Les difficultés juridiques liées à l’opération de chargement du véhicule

dans le cadre d’un contrat de transport routier de marchandises

Najib Ben haddou

Enseignant  chercheur universitaire

en Droit de transport et de la logistique 

:Textes de référence

Convention relative au contrat de transport international de marchandises par route (CMR) Conclue à Genève le 19mai 1956

-Dahir des obligations et contrats

  -Code de commerce

   -Loi 16/99 relative à la libéralisation du transport routier de marchandises(12 mars 1999)                                                          Arrêté du ministre de l’équipement et du transport n° 1744.03 du 23 septembre 2003 relatif au contrat type de transport routier de marchandises pour compte d’autrui

Le chargement ou empotage de l’engin de transport comprend non seulement la mise des marchandises à l’intérieur du conteneur, sur la remorque, ou au sein de celle-ci lorsqu’il s’agit d’une caisse, mais également leur arrimage, que les praticiens désignent sous le nom de « calage », c’est-à-dire, le fait d’assurer la stabilité des marchandises pendant toute la durée du voyage et répartir la charge sur le véhicule en conséquence du nombre d’essieux[1] de celui-ci.

Un bon arrimage permet également de garantir l’équilibre pour le camion et sa stabilité en cours de route, ainsi que la protection des équipements du véhicule, notamment ceux relatifs au système de  suspension.

En matière maritime l’arrimage des marchandises dans les cales permet la stabilité du navire et de la marchandise.
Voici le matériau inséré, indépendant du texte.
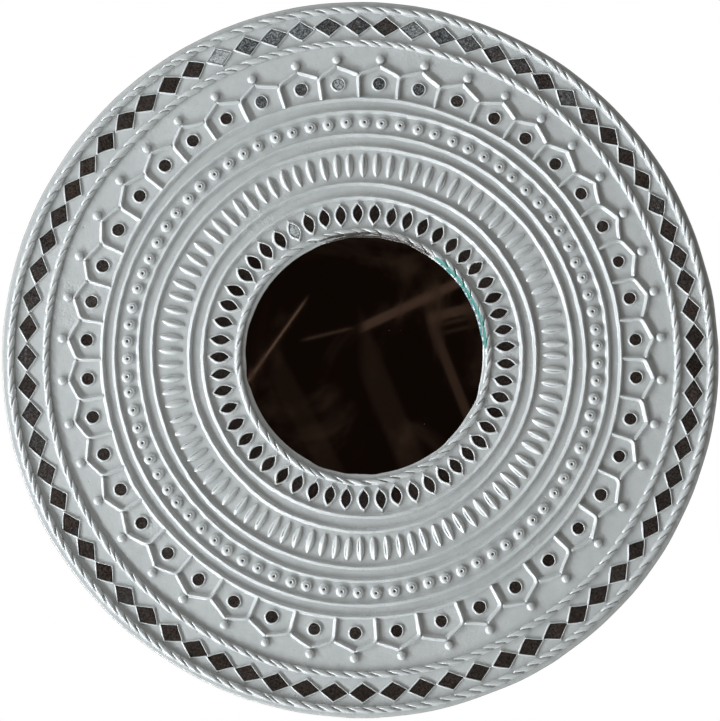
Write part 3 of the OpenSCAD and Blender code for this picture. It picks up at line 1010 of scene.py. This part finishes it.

Le mauvais arrimage fait partie des fautes commerciales, qui impliquent la responsabilité du transporteur maritime.

Lorsqu’il s’agit d’empotage de denrées périssables, l’exécution de l’opération requiert une technique spéciale, essentielle à la préservation de la qualité des marchandises. En effet, étant donné que le maintien en froid, des denrées périssables pendant le transport, est assuré par une circulation d’air forcée, l’empotage nécessite un certain espacement entre les palettes et entre les cartons également, afin que l’air puisse circuler de façon homogène dans toute la structure de la caisse de l’engin et aboutir par conséquent à l’ensemble de la cargaison.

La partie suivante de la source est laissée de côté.